The St. Augustine Alligator Farm and Zoological Park has shared a photo of a marabou stork inside a bathroom at the facility. The zoo’s Facebook page jokes in the caption, “No species discrimination in this bathroom!” — an apparent reference to a law in North Carolina that obligates students to use public school bathrooms conforming to the gender on their birth certificate rather than their gender identity.

The stork isn’t the only animal taking cover from the storm. The zoo also shared photos of young alligators swimming indoors in plastic tubs and other birds walking around freely inside a building.

The zoo says it has moved all of its birds and mammals inside.

40 cm of rain expected in some areas

In the end, Matthew largely skirted the Miami-Fort Lauderdale-Palm Beach area of over 6 million people and hugged closer to the coast farther north, menacing such cities as Vero Beach, Daytona Beach, Cape Canaveral, St. Augustine and Jacksonville. Farther north, it threatened such historic cities as Savannah, Georgia, and Charleston, South Carolina.

At 2 p.m. ET, Matthew was centred about 64 kilometres southeast of St. Augustine and about 100 kilometres southeast of Jacksonville. Its winds had dropped to 185 km/h, and it was moving northwest at 19 km/h.

About 500,000 people were told to evacuate the Jacksonville area, and another half-million were under orders to clear out in Georgia.


Millions of people in Florida, Georgia and South Carolina were told to evacuate their homes, and interstate highways were turned into one-way routes to speed the exodus. (Jonathan Drake/Reuters)

Forecasters said nearly 40 centimetres of rain and a storm surge of up to 2.7 metres were possible in places.

Storm surge biggest threat

National Hurricane Center Director Rick Knabb reminded people in the danger zone that storm surge is the biggest threat to life during a hurricane, even when the eye remains offshore.

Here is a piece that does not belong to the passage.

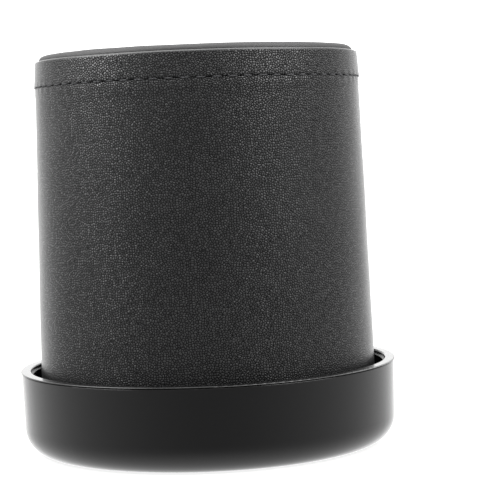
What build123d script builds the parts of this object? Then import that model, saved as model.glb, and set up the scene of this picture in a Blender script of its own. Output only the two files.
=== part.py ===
from build123d import *
import os

# A leather-covered dice cup that stands mouth down in its round plastic tray.
# Millimetres. The origin is the centre of the tray's underside, +Z is up, and every piece is
# centred on the Z axis.

# Driving dimensions.
TRAY_HEIGHT = 22.5
TRAY_LIP_RADIUS = 51.0
CUP_HEIGHT = 103.5
CUP_MOUTH_RADIUS = 45.87
CUP_TAPER = 0.0231  # radius lost for each millimetre of height above the mouth

# Tray, injection moulded.
LIP_WIDTH = 2.74
LIP_HEIGHT = 0.3
LIP_OVERHANG = 0.3
LIP_OUTER_ROUNDING = 0.25
LIP_INNER_ROUNDING = 0.35
GROOVE_HEIGHT = 0.15
GROOVE_DEPTH = 0.4
SHOULDER_ROUNDING = 0.35
LEDGE_DEPTH = 1.3
LEDGE_WIDTH = 0.5
TRAY_DRAFT = 0.3
FOOT_ROUNDING = 7.2
TRAY_FLOOR = 2.4
FLOOR_CORNER_ROUNDING = 0.7
FELT = 1.2
PAD_GAP = 0.8

# Cup wall, from the outside in.
LEATHER = 1.0
CORE_WALL = 1.8
LINING = 0.8
HEM_DEPTH = 10.0
MOUTH_ROUNDING = 0.9

# Closed end.
BAND_HEIGHT = 6.65
BAND_STEP = 0.3
BAND_LEAN = 0.45
BAND_EDGE_ROUNDING = 0.5
BAND_FOLD_RADIUS = 40.0
END_THICKNESS = 2.0
COVER_RISE = 1.7
COVER_SETBACK = 1.1
COVER_ROUNDING = 1.5

# Stitched seam between the side leather and the band.
SEAM_GAP = 0.4
STITCH_COUNT = 69
STITCH_SHARE = 0.62
STITCH_PROUD = 0.05

# Levels and radii that follow from them.
PAD_TOP = TRAY_FLOOR + FELT
CUP_TOP = PAD_TOP + CUP_HEIGHT
BAND_TOP = CUP_TOP - COVER_RISE
SEAM_LEVEL = BAND_TOP - BAND_HEIGHT
CORE_TOP = BAND_TOP - LEATHER
CORE_MOUTH = PAD_TOP + LEATHER
CEILING = CORE_TOP - END_THICKNESS
LINING_TOP = CEILING - LINING
HEM_TOP = PAD_TOP + HEM_DEPTH
TRAY_INNER_RADIUS = TRAY_LIP_RADIUS - LIP_WIDTH
LEDGE_RADIUS = TRAY_INNER_RADIUS - LEDGE_WIDTH
TRAY_FLOOR_RADIUS = LEDGE_RADIUS - TRAY_DRAFT
TRAY_WALL_RADIUS = TRAY_LIP_RADIUS - LIP_OVERHANG
TRAY_FOOT_RADIUS = TRAY_WALL_RADIUS - TRAY_DRAFT
GROOVE_RADIUS = TRAY_WALL_RADIUS - GROOVE_DEPTH
GROOVE_TOP = TRAY_HEIGHT - LIP_HEIGHT
SHOULDER_LEVEL = GROOVE_TOP - GROOVE_HEIGHT


def cup_radius(level, depth=0.0):
    """Radius of the tapering cup wall at a level, a depth below its leather face."""
    return CUP_MOUTH_RADIUS - CUP_TAPER * (level - PAD_TOP) - depth


def corner(section, radius, level):
    """The corner of a section that stands nearest to a radius and a level."""
    return section.vertices().sort_by_distance((radius, level, 0))[0]


CORE_DEPTH = LEATHER
LINING_DEPTH = LEATHER + CORE_WALL
HEM_FACE_DEPTH = LINING_DEPTH + LEATHER
BORE_DEPTH = LINING_DEPTH + LINING
BAND_TOP_RADIUS = cup_radius(SEAM_LEVEL) + BAND_STEP - BAND_LEAN
COVER_RADIUS = BAND_TOP_RADIUS - COVER_SETBACK


# Tray: one moulding with a rounded foot, a thin lip over a narrow groove and a rounded shoulder,
# and a ledge inside the rim.
with BuildPart() as tray_shell:
    with BuildSketch(Plane.XZ) as section:
        with BuildLine():
            Polyline(
                (0, 0),
                (TRAY_FOOT_RADIUS, 0),
                (TRAY_FOOT_RADIUS, FOOT_ROUNDING),
                (TRAY_WALL_RADIUS, SHOULDER_LEVEL),
                (GROOVE_RADIUS, SHOULDER_LEVEL),
                (GROOVE_RADIUS, GROOVE_TOP),
                (TRAY_LIP_RADIUS, GROOVE_TOP),
                (TRAY_LIP_RADIUS, TRAY_HEIGHT),
                (TRAY_INNER_RADIUS, TRAY_HEIGHT),
                (TRAY_INNER_RADIUS, TRAY_HEIGHT - LEDGE_DEPTH),
                (LEDGE_RADIUS, TRAY_HEIGHT - LEDGE_DEPTH),
                (TRAY_FLOOR_RADIUS, TRAY_FLOOR),
                (0, TRAY_FLOOR),
                close=True,
            )
        make_face()
        fillet(corner(section, TRAY_FOOT_RADIUS, 0), FOOT_ROUNDING * 0.99)
        fillet(corner(section, TRAY_WALL_RADIUS, SHOULDER_LEVEL), SHOULDER_ROUNDING)
        fillet(corner(section, TRAY_LIP_RADIUS, TRAY_HEIGHT), LIP_OUTER_ROUNDING)
        fillet(corner(section, TRAY_INNER_RADIUS, TRAY_HEIGHT), LIP_INNER_ROUNDING)
        fillet(corner(section, TRAY_FLOOR_RADIUS, TRAY_FLOOR), FLOOR_CORNER_ROUNDING)
    revolve(axis=Axis.Z)

# Felt pad glued to the tray's floor, which the cup stands on.
with BuildPart() as tray_pad:
    with BuildSketch(Plane.XY.offset(TRAY_FLOOR)):
        Circle(TRAY_FLOOR_RADIUS - PAD_GAP)
    extrude(amount=FELT)

# Core: a stiff moulded cup, open below, that every cover and lining is glued to.
with BuildPart() as cup_core:
    with BuildSketch(Plane.XZ) as section:
        with BuildLine():
            Polyline(
                (cup_radius(CORE_MOUTH, CORE_DEPTH), CORE_MOUTH),
                (cup_radius(CORE_TOP, CORE_DEPTH), CORE_TOP),
                (0, CORE_TOP),
                (0, CEILING),
                (cup_radius(CEILING, LINING_DEPTH), CEILING),
                (cup_radius(CORE_MOUTH, LINING_DEPTH), CORE_MOUTH),
                close=True,
            )
        make_face()
    revolve(axis=Axis.Z)

# Side leather: wraps the core from the seam down and turns in round the mouth as a hem.
with BuildPart() as side_wrap:
    with BuildSketch(Plane.XZ) as section:
        with BuildLine():
            Polyline(
                (cup_radius(PAD_TOP), PAD_TOP),
                (cup_radius(SEAM_LEVEL - SEAM_GAP), SEAM_LEVEL - SEAM_GAP),
                (cup_radius(SEAM_LEVEL - SEAM_GAP, CORE_DEPTH), SEAM_LEVEL - SEAM_GAP),
                (cup_radius(CORE_MOUTH, CORE_DEPTH), CORE_MOUTH),
                (cup_radius(CORE_MOUTH, LINING_DEPTH), CORE_MOUTH),
                (cup_radius(HEM_TOP, LINING_DEPTH), HEM_TOP),
                (cup_radius(HEM_TOP, HEM_FACE_DEPTH), HEM_TOP),
                (cup_radius(PAD_TOP, HEM_FACE_DEPTH), PAD_TOP),
                close=True,
            )
        make_face()
        fillet(corner(section, cup_radius(PAD_TOP), PAD_TOP), MOUTH_ROUNDING)
        fillet(corner(section, cup_radius(PAD_TOP, HEM_FACE_DEPTH), PAD_TOP), MOUTH_ROUNDING)
    revolve(axis=Axis.Z)

# Band: a separate strip round the closed end, proud at its lower edge, leaning in towards
# the top and folded flat over the end of the core.
with BuildPart() as end_band:
    with BuildSketch(Plane.XZ) as section:
        with BuildLine():
            Polyline(
                (cup_radius(SEAM_LEVEL, CORE_DEPTH), SEAM_LEVEL),
                (cup_radius(SEAM_LEVEL) + BAND_STEP, SEAM_LEVEL),
                (BAND_TOP_RADIUS, BAND_TOP),
                (BAND_FOLD_RADIUS, BAND_TOP),
                (BAND_FOLD_RADIUS, CORE_TOP),
                (cup_radius(CORE_TOP, CORE_DEPTH), CORE_TOP),
                close=True,
            )
        make_face()
        fillet(corner(section, BAND_TOP_RADIUS, BAND_TOP), BAND_EDGE_ROUNDING)
        fillet(
            corner(section, cup_radius(SEAM_LEVEL) + BAND_STEP, SEAM_LEVEL),
            BAND_STEP,
        )
    revolve(axis=Axis.Z)

# Seam stitches: dashes of thread in the gap between the side leather and the band.
stitch_pitch = 360 / STITCH_COUNT
with BuildPart() as one_stitch:
    with BuildSketch(Plane.XZ) as section:
        with BuildLine():
            Polyline(
                (cup_radius(SEAM_LEVEL - SEAM_GAP, CORE_DEPTH), SEAM_LEVEL - SEAM_GAP),
                (cup_radius(SEAM_LEVEL) + STITCH_PROUD, SEAM_LEVEL - SEAM_GAP),
                (cup_radius(SEAM_LEVEL) + STITCH_PROUD, SEAM_LEVEL),
                (cup_radius(SEAM_LEVEL, CORE_DEPTH), SEAM_LEVEL),
                close=True,
            )
        make_face()
    revolve(axis=Axis.Z, revolution_arc=stitch_pitch * STITCH_SHARE)

with BuildPart() as seam_stitches:
    with PolarLocations(0, STITCH_COUNT):
        add(one_stitch.part)

# End board: the stiff disc inside the band's fold that lifts the end cover.
with BuildPart() as end_board:
    with BuildSketch(Plane.XY.offset(CORE_TOP)):
        Circle(BAND_FOLD_RADIUS)
    extrude(amount=CUP_TOP - LEATHER - CORE_TOP)

# End cover: a leather disc formed over the board, its rim glued down on the band's fold.
with BuildPart() as end_cover:
    with BuildSketch(Plane.XZ) as section:
        with BuildLine():
            Polyline(
                (0, CUP_TOP - LEATHER),
                (BAND_FOLD_RADIUS, CUP_TOP - LEATHER),
                (BAND_FOLD_RADIUS, BAND_TOP),
                (COVER_RADIUS, BAND_TOP),
                (COVER_RADIUS, CUP_TOP),
                (0, CUP_TOP),
                close=True,
            )
        make_face()
        fillet(corner(section, COVER_RADIUS, CUP_TOP), COVER_ROUNDING)
    revolve(axis=Axis.Z)

# Side lining: felt on the inside of the core's wall, above the hem.
with BuildPart() as side_lining:
    with BuildSketch(Plane.XZ):
        with BuildLine():
            Polyline(
                (cup_radius(HEM_TOP, LINING_DEPTH), HEM_TOP),
                (cup_radius(CEILING, LINING_DEPTH), CEILING),
                (cup_radius(CEILING, BORE_DEPTH), CEILING),
                (cup_radius(HEM_TOP, BORE_DEPTH), HEM_TOP),
                close=True,
            )
        make_face()
    revolve(axis=Axis.Z)

# End lining: the felt disc on the inside of the closed end.
with BuildPart() as end_lining:
    with BuildSketch(Plane.XY.offset(LINING_TOP)):
        Circle(cup_radius(CEILING, BORE_DEPTH))
    extrude(amount=LINING)

# Each piece is written to a file of its own, named after the piece.
pieces = {
    "tray_shell": tray_shell.part,
    "tray_pad": tray_pad.part,
    "cup_core": cup_core.part,
    "side_wrap": side_wrap.part,
    "end_band": end_band.part,
    "seam_stitches": seam_stitches.part,
    "end_board": end_board.part,
    "end_cover": end_cover.part,
    "side_lining": side_lining.part,
    "end_lining": end_lining.part,
}

os.makedirs("parts", exist_ok=True)
for name, piece in pieces.items():
    piece.label = name
    export_step(piece, f"parts/{name}.step")
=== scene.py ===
import math

import bmesh
import bpy
from mathutils import Matrix, Vector, noise


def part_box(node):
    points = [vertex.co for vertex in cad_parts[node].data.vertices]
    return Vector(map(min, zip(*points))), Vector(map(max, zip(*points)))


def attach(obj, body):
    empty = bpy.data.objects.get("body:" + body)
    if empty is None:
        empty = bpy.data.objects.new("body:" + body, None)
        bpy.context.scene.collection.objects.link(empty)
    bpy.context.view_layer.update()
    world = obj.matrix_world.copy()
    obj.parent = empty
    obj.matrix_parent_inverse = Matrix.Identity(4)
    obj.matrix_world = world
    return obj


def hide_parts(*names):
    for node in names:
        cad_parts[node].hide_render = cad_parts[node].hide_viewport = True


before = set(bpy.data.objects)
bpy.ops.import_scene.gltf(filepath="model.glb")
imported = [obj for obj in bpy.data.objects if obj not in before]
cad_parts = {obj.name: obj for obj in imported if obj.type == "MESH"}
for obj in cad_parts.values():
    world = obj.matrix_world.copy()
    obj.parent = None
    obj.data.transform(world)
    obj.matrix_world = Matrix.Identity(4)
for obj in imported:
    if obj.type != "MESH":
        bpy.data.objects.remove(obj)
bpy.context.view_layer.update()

# A leather-covered dice cup standing mouth down in its black plastic tray. The hard pieces come
# from the frame; the leather, felt and thread are built here round the same axis, in metres.

scene = bpy.context.scene

MM = 0.001
TURN = 2 * math.pi
BACK = math.pi / 2

# Levels and radii read from the frame.
wrap_low, wrap_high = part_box("side_wrap")
band_low, band_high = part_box("end_band")
cover_low, cover_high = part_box("end_cover")
lining_low, lining_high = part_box("side_lining")
ceiling_low, ceiling_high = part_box("end_lining")
pad_low, pad_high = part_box("tray_pad")
board_low, board_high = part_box("end_board")
tray_low, tray_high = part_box("tray_shell")
PAD_TOP = wrap_low[2]
GAP_LEVEL = wrap_high[2]
SEAM_LEVEL = band_low[2]
BAND_TOP = band_high[2]
CORE_TOP = board_low[2]
CUP_TOP = cover_high[2]
HEM_TOP = lining_low[2]
LINING_TOP = lining_high[2]
MOUTH_RADIUS = wrap_high[0]
COVER_RADIUS = cover_high[0]
FOLD_RADIUS = board_high[0]

# Thicknesses and details of the soft pieces.
LEATHER = 1.0 * MM
CORE_WALL = 1.8 * MM
FELT_LINING = 0.8 * MM
BAND_STEP = 0.3 * MM
BAND_LEAN = 0.45 * MM
JOINT_GAP = 0.2 * MM
STITCHES = 69
STITCH_LENGTH = 2.7 * MM
STRAND_RADIUS = 0.13 * MM
COLUMNS = STITCHES * 12

SEAM_RADIUS = band_high[0] - BAND_STEP
TAPER = (MOUTH_RADIUS - SEAM_RADIUS) / (SEAM_LEVEL - PAD_TOP)
BAND_TOP_RADIUS = band_high[0] - BAND_LEAN
LINING_DEPTH = LEATHER + CORE_WALL
HEM_DEPTH = LINING_DEPTH + LEATHER
BORE_DEPTH = LINING_DEPTH + FELT_LINING


def wall_radius(level, depth=0.0):
    """Radius of the cup's tapering wall at a level, a depth below its leather face."""
    return MOUTH_RADIUS - TAPER * (level - PAD_TOP) - depth


def fade(distance, reach):
    """1 at no distance, falling smoothly to 0 at a reach."""
    share = min(1.0, max(0.0, abs(distance) / reach))
    return 1 - share * share * (3 - 2 * share)


def lumps(radius, level, angle, size, seed):
    """Smooth noise from -1 to 1 round the cup, with lumps of a size."""
    place = Vector((radius * math.cos(angle), radius * math.sin(angle), level))
    return noise.noise(place / size + Vector((seed, seed, seed)))


def pinch(angle):
    """1 at the middle of a stitch and 0 half way between two."""
    return 0.5 + 0.5 * math.cos(STITCHES * angle)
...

“If you’re hoping it’s is just going to pass far enough offshore that this isn’t a problem anymore — that is a very, very big mistake that you could make that could cost you your life,” he said.

Airlines cancelled at least 4,500 flights Wednesday through Saturday, including many in and out of Orlando, where all three of the resort city’s world-famous theme parks — Walt Disney World, Universal Studios and SeaWorld — closed because of the storm.

Airports in South Florida began returning to normal, however, with American Airlines seeing its first arrival at its Miami hub at 9:05 a.m.

Wind ‘sounded like a pack of wolves’

Despite the warnings to leave, many hunkered down Thursday night and hoped for the best.


A driver travels under heavy rain and wind in Atlantic Beach, Fla., on Friday. (Jewel Samad/Getty Images)

The door to Darrell Etheridge’s garage was blown off, but the Vero Beach resident said the storm was no big deal. There was no flooding and he had power for most of the night, only losing cable TV.

While the wind’s howling “sounded like a pack of wolves,” he said, “I got off damn good.”

Sheriff’s spokesman Gary Davidson said at least four callers reported trees falling onto their homes in the Daytona Beach area. No injuries were reported.


A KFC sign damaged by Hurricane Matthew is supported by utility lines on Carmichael Road in Nassau, Bahamas. (Dante Carrer/Reuters)

Some people who refused to evacuate were stranded and called for help but were told to stay put until conditions improved enough for paramedics and firefighters to get to them, said emergency operations spokesman David Waters in Brevard County, the home of Cape Canaveral.

“A family called in that the roof just flew off their home on Merritt Island,” Waters said.

NASA reported mostly minor damage at the Kennedy Space Center in Cape Canaveral, including damage to some parked cars and an office building roof.